About 160 drawings by Maes have survived, making him one of the few outstanding Dutch genre painters of his generation whose practice as a draughtsman can be partially reconstructed. For the compositional projects Maes used a variety of media: red chalk, pen and ink and combinations of chalk and wash or ink and wash. Most are cursory sketches, for example the study in pen and wash (Berlin, Kupferstichkab.) for The Lacemaker (1655; Ottawa, National Gallery). The figure studies also exhibit a wide variety of media and techniques. They range from spare contours delineated with the pen or brush to exquisitely refined studies in red chalk (e.g. another study, Rotterdam, Boymans–van Beuningen, forThe Lacemaker) to broadly pictorial drawings executed in a combination of chalk, ink, wash and bodycolour.
While early collectors of Maes’s subject pictures remain unidentified, the known sitters in his portraits attest that in this field Maes enjoyed from the outset the patronage of Dordrecht’s political and mercantile élite. Jacob de Witt, whom he portrayed in 1657, was a member of the city’s Old Council and the father of Grand Pensionary Johan de Witt, the political leader of the United Provinces. A contract of 1658 records that Maes acquired a house from Job Cuijter in exchange for a cash payment and the portrait of Cuijter with his family. In 1659 or 1660 Maes painted a portrait of Jacob Trip (The Hague, Mauritshuis), the first of several pendant portraits with Trip’s wife Margaretha de Geer (both of whom were portrayed by Rembrandt about the same time). Among Holland’s wealthiest families, the Trips and de Geers amassed fortunes from Swedish iron mines and the manufacture of armaments.
During his last years in Dordrecht and during his Amsterdam period, Maes continued to work for a varied clientele at the highest social levels, including the Utrecht University professor of theology Gijsbert Voet; the preacher Cornelis Trigland; Hieronymus van Beverningk, Treasurer-General of the United Provinces, diplomat and one time close confidant of Johan de Witt; the Amsterdam burgomaster Gerrit Hendriksz. Hooft and the Lieutenant-Admiral of Zeeland.
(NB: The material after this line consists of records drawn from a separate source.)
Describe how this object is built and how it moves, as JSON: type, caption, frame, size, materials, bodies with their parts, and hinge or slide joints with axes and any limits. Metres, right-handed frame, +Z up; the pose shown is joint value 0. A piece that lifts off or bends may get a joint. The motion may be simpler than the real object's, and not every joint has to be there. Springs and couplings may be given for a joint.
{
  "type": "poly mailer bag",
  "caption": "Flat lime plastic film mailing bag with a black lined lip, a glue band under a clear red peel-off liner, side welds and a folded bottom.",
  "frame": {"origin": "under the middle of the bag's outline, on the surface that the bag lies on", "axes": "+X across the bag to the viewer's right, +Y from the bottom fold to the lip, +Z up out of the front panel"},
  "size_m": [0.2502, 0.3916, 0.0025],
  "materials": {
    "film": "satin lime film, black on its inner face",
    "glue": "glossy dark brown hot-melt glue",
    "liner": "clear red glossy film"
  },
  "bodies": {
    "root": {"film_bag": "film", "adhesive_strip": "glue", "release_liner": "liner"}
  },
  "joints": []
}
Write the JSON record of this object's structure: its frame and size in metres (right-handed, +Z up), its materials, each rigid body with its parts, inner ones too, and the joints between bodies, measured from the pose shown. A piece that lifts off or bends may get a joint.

A few of these portraits were reproduced in prints.
Maes is represented in the following collections: Fitzwilliam Museum, Cambridge; Hermitage, St Petersburg; Metropolitan Museum of Arts, New York City; Indianapolis Museum of Art, Indiana; J. Paul Getty Museum, Los Angeles; Kunsthistorisches, Vienna; Louvre, Paris; Mauritshuis Royal Picture Gallery, The Hague; Metropolitan Museum of Art, New York City; Museum of Fine Arts, Boston; National Gallery of Art, Washington D.C.; National Gallery of Canada, Ottawa; National Gallery, London; Norton Simon Museum, Pasadena, California; Rijksmuseum, Amsterdam; The Royal Collection, London; Ashmolean Museum, Oxford; Bowes Museum, County Durham, UK; Brighton Museum and Art Gallery, England; Carnegie Museum of Art, Pittsburgh, Pennsylvania; Centraal Museum Database, Utrecht, Netherlands; Columbia Museum of Art, South Carolina; Crocker Art Museum, California; Dordrechts Museum, Netherlands; Finnish National Gallery, Helsinki, Finland; Harvard University Art Museums, Massachusetts; Hunterian Museum and Art Gallery, University of Glasgow, Scotland; Kröller-Müller Museum, Otterlo, Netherlands; Musée des Augustins, Toulouse, France; Musée des Beaux-Arts de Bordeaux, France; Philadelphia Museum of Art; Ringling Museum of Art, Florida; Saint Louis Art Museum, Missouri; Smithsonian American Art Museum, Washington D.C.; The Wallace Collection, London; Thyssen-Bornemisza Museum, Madrid; Timken Museum of Art, San Diego, California, amongst others.